Function overriding in C++ - Time & Space Complexity

When we use function overriding, we replace a parent class function with a child class version. We want to see how this affects the time it takes to run the program.

How does calling an overridden function change the work done as input grows?

Analyze the time complexity of the following code snippet.

class Base {
public:
    int n;
    virtual void display() {
        for(int i = 0; i < n; i++) {
            // some work
        }
    }
};

class Derived : public Base {
public:
    void display() override {
        for(int i = 0; i < n; i++) {
            // some different work
        }
    }
};

void callDisplay(Base* obj) {
    obj->display();
}
    

This code shows a base class and a derived class both having a display function that loops n times. The callDisplay function calls display through a base pointer.

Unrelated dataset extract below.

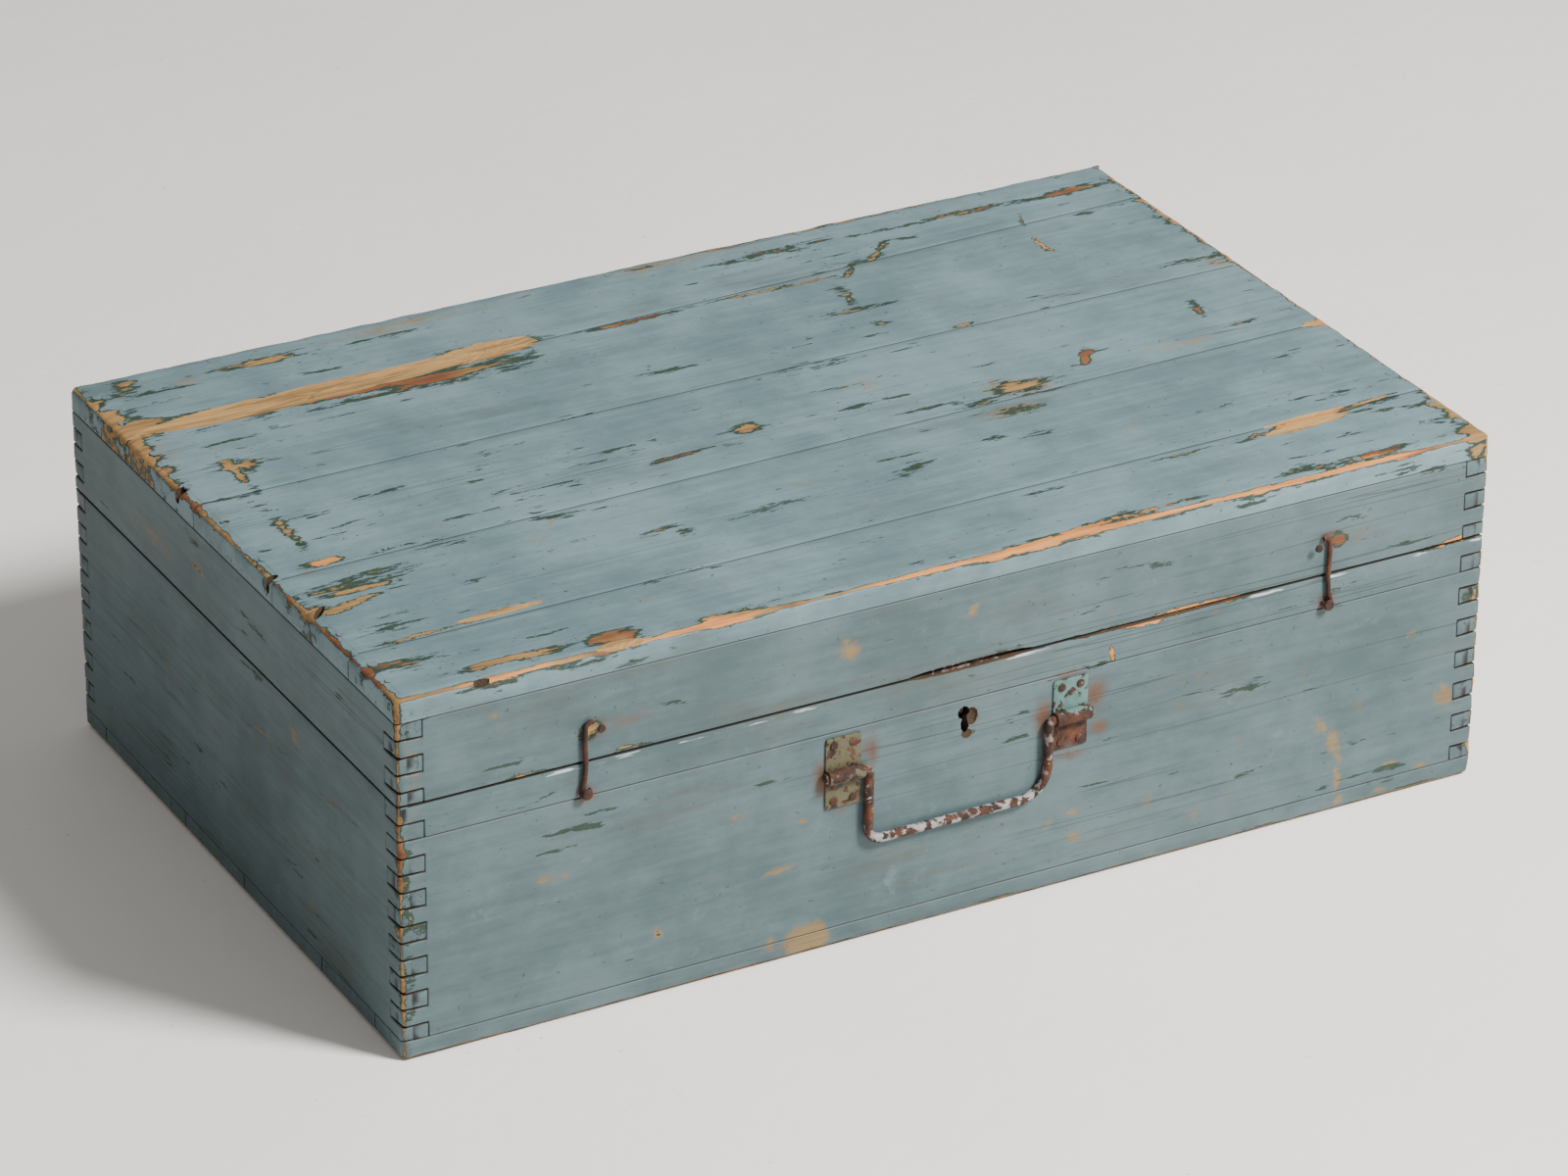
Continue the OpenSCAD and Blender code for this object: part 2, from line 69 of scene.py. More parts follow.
turn = (Matrix.Rotation(view_azimuth, 3, "Z") @ Matrix.Rotation(math.pi / 2 - view_elevation, 3, "X")
        @ Matrix.Rotation(view_roll, 3, "Z"))
bpy.ops.object.camera_add(location=look_at + turn @ Vector((0, 0, view_distance)), rotation=turn.to_euler())
camera = bpy.context.object
camera.data.lens = 147.4
camera.data.sensor_width = 36
camera.data.clip_end = 50
bpy.context.scene.camera = camera

lamp_azimuth, lamp_elevation, lamp_distance = math.radians(34), math.radians(46), 4.5
lamp_turn = Euler((math.pi / 2 - lamp_elevation, 0, lamp_azimuth)).to_matrix()
bpy.ops.object.light_add(type="AREA", location=lamp_turn @ Vector((0, 0, lamp_distance)),
                         rotation=lamp_turn.to_euler())
lamp = bpy.context.object
lamp.data.shape = "DISK"
lamp.data.size = 1.1
lamp.data.energy = 430
lamp.data.color = (1.0, 0.98, 0.95)

sky = bpy.data.worlds.new("sky")
sky.use_nodes = True
sky.node_tree.nodes["Background"].inputs["Color"].default_value = (1.0, 0.975, 0.94, 1)
sky.node_tree.nodes["Background"].inputs["Strength"].default_value = 0.38
bpy.context.scene.world = sky


class Socket:
    """A node socket that takes Python arithmetic: every sum or product adds its Math node."""

    def __init__(self, tree, socket=None):
        self.tree, self.socket = tree, socket

    def node(self, kind, settings=None, inputs=None, out=0):
        """Adds a node: its settings first, then what its inputs take, a socket or a constant."""
        made = self.tree.nodes.new("ShaderNode" + kind)
        for name, value in (settings or {}).items():
            setattr(made, name, value)
        for name, value in (inputs or {}).items():
            if isinstance(value, Socket):
                self.tree.links.new(value.socket, made.inputs[name])
            else:
                made.inputs[name].default_value = value
        return Socket(self.tree, made.outputs[out])

    def math(self, operation, *values):
        return self.node("Math", {"operation": operation}, dict(enumerate(values)))

    def __add__(self, other):
        return self.math("ADD", self, other)

    __radd__ = __add__

    def __sub__(self, other):
        return self.math("SUBTRACT", self, other)

    def __rsub__(self, other):
        return self.math("SUBTRACT", other, self)

    def __mul__(self, other):
        return self.math("MULTIPLY", self, other)

    __rmul__ = __mul__

    def __truediv__(self, other):
        return self.math("DIVIDE", self, other)

    def __abs__(self):
        return self.math("ABSOLUTE", self)

    def least(self, other):
        return self.math("MINIMUM", self, other)

    def most(self, other):
        return self.math("MAXIMUM", self, other)

    def step(self, low, high):
        """0 below low, 1 above high, with a soft change between."""
        return self.node("MapRange", {"interpolation_type": "SMOOTHSTEP"},
                         {"Value": self, "From Min": low, "From Max": high})

    def scaled(self, *factors):
        return self.node("VectorMath", {"operation": "MULTIPLY"}, {0: self, 1: factors})

    def noise(self, scale, stretch=(1, 1, 1), detail=3, roughness=0.5, distortion=0):
        """Cloudy noise of about 0.5, in this place's coordinates stretched first."""
        place = self if stretch == (1, 1, 1) else self.scaled(*stretch)
        return self.node("TexNoise", None, {"Vector": place, "Scale": scale, "Detail": detail,
                                            "Roughness": roughness, "Distortion": distortion})

    def mix(self, low, high):
        """The colour low where this mask is 0 and high where it is 1."""
        low, high = ((*colour, 1) if isinstance(colour, tuple) else colour for colour in (low, high))
        return self.node("Mix", {"data_type": "RGBA"}, {0: self, 6: low, 7: high}, out=2)

    def axis(self, number):
        return self.node("SeparateXYZ", None, {0: self}, out=number)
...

Identify the loops, recursion, array traversals that repeat.

• Primary operation: The for loop inside the display function that runs n times.
• How many times: Exactly n times per call to display.

Explain the growth pattern intuitively.

Input Size (n)	Approx. Operations
10	About 10 loop steps
100	About 100 loop steps
1000	About 1000 loop steps

Pattern observation: The work grows directly with n. If n doubles, the work doubles too.

Time Complexity: O(n)

This means the time to run display grows in a straight line with the input size n.

[X] Wrong: "Overriding a function makes the program slower or faster automatically."

[OK] Correct: Overriding only changes which code runs, not how many times the main loop runs. The time depends on the loop inside, not the override itself.

Understanding how overriding affects time helps you explain code behavior clearly. It shows you know when the program work changes and when it stays the same.

"What if the derived class display function had two nested loops each running n times? How would the time complexity change?"